■ **Given data**:
---
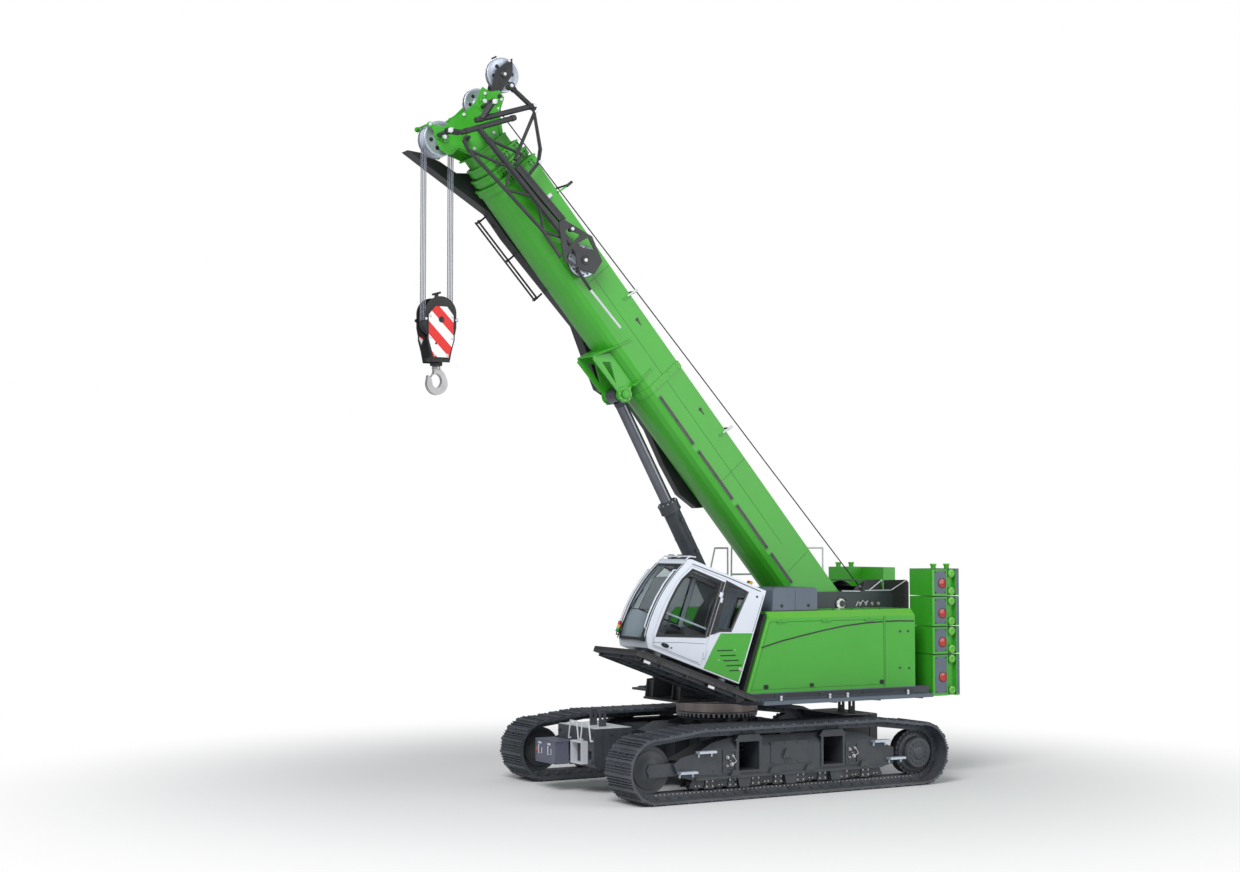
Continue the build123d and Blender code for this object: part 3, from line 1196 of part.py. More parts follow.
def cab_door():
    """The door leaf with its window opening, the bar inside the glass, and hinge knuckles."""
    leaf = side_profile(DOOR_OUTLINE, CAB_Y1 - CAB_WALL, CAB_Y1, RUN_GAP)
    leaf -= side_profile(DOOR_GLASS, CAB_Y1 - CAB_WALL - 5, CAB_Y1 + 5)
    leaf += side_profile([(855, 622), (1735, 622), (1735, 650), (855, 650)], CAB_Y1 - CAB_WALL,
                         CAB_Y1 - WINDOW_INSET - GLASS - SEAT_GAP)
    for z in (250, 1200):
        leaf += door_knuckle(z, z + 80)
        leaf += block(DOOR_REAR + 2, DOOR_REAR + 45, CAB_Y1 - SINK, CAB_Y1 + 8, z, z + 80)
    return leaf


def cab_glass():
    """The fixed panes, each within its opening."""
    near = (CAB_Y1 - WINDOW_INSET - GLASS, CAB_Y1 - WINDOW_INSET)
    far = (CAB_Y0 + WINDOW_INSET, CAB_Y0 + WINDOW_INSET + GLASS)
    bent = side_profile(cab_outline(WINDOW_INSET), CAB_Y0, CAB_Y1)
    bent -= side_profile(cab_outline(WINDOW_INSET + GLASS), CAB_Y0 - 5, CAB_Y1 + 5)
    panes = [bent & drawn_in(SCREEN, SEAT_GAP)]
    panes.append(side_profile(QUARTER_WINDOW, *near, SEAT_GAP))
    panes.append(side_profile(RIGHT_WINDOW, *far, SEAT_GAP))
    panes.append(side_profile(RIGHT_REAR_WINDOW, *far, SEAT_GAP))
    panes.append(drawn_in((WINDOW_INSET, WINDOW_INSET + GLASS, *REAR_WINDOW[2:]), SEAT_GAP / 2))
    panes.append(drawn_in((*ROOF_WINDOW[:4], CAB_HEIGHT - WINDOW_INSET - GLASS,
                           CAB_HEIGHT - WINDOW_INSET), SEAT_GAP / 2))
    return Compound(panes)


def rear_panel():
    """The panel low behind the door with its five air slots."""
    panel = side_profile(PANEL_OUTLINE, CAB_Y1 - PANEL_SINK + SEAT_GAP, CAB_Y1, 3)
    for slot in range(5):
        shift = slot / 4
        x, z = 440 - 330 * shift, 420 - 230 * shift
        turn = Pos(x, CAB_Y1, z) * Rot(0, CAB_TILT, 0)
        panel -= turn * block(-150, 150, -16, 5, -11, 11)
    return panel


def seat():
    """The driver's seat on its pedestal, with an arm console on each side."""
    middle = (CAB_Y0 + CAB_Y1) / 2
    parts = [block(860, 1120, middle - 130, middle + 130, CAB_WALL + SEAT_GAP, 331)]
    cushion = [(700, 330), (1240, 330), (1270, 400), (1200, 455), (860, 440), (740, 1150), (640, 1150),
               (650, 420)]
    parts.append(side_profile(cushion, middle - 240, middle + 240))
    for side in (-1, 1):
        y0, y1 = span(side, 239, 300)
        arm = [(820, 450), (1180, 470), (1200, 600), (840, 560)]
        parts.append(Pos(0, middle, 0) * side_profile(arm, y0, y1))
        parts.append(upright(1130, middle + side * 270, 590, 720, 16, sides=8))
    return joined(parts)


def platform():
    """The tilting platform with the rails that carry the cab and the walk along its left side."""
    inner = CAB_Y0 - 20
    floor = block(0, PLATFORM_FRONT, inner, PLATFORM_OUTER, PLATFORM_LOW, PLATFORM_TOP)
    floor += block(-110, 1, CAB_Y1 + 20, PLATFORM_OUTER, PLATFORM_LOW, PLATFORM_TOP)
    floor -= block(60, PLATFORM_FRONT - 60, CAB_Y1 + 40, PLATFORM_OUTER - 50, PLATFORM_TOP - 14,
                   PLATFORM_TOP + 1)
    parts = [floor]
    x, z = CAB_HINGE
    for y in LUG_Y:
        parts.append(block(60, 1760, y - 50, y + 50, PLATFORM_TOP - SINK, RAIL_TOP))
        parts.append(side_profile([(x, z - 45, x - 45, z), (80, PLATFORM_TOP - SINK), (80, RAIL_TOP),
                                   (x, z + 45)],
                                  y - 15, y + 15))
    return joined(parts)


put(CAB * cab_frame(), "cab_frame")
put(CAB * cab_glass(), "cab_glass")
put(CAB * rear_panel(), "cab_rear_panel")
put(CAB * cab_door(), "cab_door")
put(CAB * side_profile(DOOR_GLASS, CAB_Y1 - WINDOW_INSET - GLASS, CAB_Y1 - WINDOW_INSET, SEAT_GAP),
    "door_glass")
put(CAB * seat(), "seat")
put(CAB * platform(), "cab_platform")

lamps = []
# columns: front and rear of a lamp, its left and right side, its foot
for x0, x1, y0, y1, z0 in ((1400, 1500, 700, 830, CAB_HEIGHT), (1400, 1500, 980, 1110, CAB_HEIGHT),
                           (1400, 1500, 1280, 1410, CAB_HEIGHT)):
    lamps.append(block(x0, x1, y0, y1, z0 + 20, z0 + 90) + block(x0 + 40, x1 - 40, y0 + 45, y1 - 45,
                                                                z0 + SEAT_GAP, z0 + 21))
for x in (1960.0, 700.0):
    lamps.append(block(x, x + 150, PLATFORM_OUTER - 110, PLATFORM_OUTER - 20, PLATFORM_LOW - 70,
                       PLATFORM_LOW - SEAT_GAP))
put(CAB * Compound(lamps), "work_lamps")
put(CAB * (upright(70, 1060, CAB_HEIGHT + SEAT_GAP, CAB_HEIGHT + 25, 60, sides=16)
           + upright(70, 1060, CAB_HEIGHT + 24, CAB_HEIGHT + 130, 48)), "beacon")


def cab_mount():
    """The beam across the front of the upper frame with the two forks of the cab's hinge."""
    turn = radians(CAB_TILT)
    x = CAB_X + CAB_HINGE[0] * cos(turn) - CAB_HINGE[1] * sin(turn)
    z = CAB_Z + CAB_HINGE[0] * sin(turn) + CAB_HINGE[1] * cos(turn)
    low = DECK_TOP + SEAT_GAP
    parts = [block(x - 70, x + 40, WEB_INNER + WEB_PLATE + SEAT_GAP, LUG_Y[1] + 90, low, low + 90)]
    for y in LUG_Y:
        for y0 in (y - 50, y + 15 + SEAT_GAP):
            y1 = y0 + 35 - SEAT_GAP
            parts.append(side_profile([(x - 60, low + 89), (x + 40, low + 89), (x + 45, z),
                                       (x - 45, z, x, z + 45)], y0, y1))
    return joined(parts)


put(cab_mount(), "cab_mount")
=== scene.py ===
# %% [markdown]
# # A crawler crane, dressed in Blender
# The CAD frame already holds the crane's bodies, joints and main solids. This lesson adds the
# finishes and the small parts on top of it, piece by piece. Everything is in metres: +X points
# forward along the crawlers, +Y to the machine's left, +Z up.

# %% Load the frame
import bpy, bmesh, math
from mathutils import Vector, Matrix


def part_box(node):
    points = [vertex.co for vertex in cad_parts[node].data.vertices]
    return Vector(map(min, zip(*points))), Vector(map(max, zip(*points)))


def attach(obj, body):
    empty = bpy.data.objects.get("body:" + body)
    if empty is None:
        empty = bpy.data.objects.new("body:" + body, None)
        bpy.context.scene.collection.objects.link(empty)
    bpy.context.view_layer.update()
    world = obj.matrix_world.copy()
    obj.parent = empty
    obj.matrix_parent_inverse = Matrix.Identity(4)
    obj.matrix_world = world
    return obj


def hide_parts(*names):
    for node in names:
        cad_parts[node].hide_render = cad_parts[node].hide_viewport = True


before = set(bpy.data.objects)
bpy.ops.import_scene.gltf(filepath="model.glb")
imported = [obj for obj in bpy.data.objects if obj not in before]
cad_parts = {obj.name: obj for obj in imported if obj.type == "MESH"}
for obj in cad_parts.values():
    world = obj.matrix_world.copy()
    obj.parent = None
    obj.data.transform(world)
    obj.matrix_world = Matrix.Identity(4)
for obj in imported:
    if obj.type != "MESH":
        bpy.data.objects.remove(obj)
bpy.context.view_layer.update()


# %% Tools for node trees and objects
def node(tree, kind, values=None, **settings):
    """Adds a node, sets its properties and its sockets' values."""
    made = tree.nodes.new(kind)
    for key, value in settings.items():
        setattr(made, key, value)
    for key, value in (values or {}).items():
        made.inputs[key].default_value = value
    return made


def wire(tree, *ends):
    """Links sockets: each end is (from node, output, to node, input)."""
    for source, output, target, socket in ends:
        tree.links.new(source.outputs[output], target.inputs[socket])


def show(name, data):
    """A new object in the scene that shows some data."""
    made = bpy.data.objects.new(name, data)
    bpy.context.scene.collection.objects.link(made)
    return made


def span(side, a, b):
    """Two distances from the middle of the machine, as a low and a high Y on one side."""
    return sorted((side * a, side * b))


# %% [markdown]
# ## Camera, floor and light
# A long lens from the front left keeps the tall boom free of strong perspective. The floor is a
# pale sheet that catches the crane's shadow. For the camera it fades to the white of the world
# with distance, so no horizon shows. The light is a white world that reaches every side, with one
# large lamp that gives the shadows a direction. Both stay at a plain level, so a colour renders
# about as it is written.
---
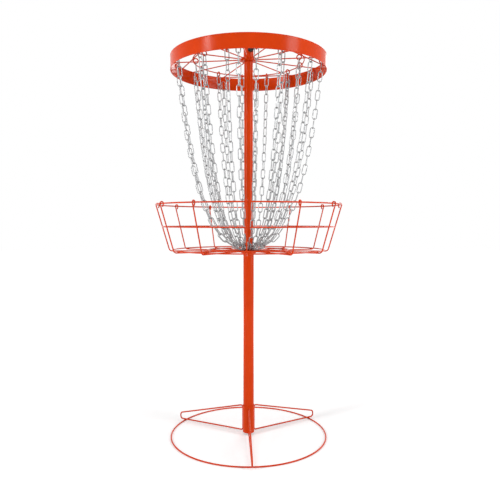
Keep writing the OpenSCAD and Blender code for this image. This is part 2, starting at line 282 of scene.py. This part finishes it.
---
■ **Work required**: Quote word for word every line from the one that has "parts = [block(x" through the one that has "obj.matrix_world = Matrix.Identity(4)".

■ **Result for this exercise**:
    parts = [block(x - 70, x + 40, WEB_INNER + WEB_PLATE + SEAT_GAP, LUG_Y[1] + 90, low, low + 90)]
    for y in LUG_Y:
        for y0 in (y - 50, y + 15 + SEAT_GAP):
            y1 = y0 + 35 - SEAT_GAP
            parts.append(side_profile([(x - 60, low + 89), (x + 40, low + 89), (x + 45, z),
                                       (x - 45, z, x, z + 45)], y0, y1))
    return joined(parts)


put(cab_mount(), "cab_mount")
=== scene.py ===
# %% [markdown]
# # A crawler crane, dressed in Blender
# The CAD frame already holds the crane's bodies, joints and main solids. This lesson adds the
# finishes and the small parts on top of it, piece by piece. Everything is in metres: +X points
# forward along the crawlers, +Y to the machine's left, +Z up.

# %% Load the frame
import bpy, bmesh, math
from mathutils import Vector, Matrix


def part_box(node):
    points = [vertex.co for vertex in cad_parts[node].data.vertices]
    return Vector(map(min, zip(*points))), Vector(map(max, zip(*points)))


def attach(obj, body):
    empty = bpy.data.objects.get("body:" + body)
    if empty is None:
        empty = bpy.data.objects.new("body:" + body, None)
        bpy.context.scene.collection.objects.link(empty)
    bpy.context.view_layer.update()
    world = obj.matrix_world.copy()
    obj.parent = empty
    obj.matrix_parent_inverse = Matrix.Identity(4)
    obj.matrix_world = world
    return obj


def hide_parts(*names):
    for node in names:
        cad_parts[node].hide_render = cad_parts[node].hide_viewport = True


before = set(bpy.data.objects)
bpy.ops.import_scene.gltf(filepath="model.glb")
imported = [obj for obj in bpy.data.objects if obj not in before]
cad_parts = {obj.name: obj for obj in imported if obj.type == "MESH"}
for obj in cad_parts.values():
    world = obj.matrix_world.copy()
    obj.parent = None
    obj.data.transform(world)
    obj.matrix_world = Matrix.Identity(4)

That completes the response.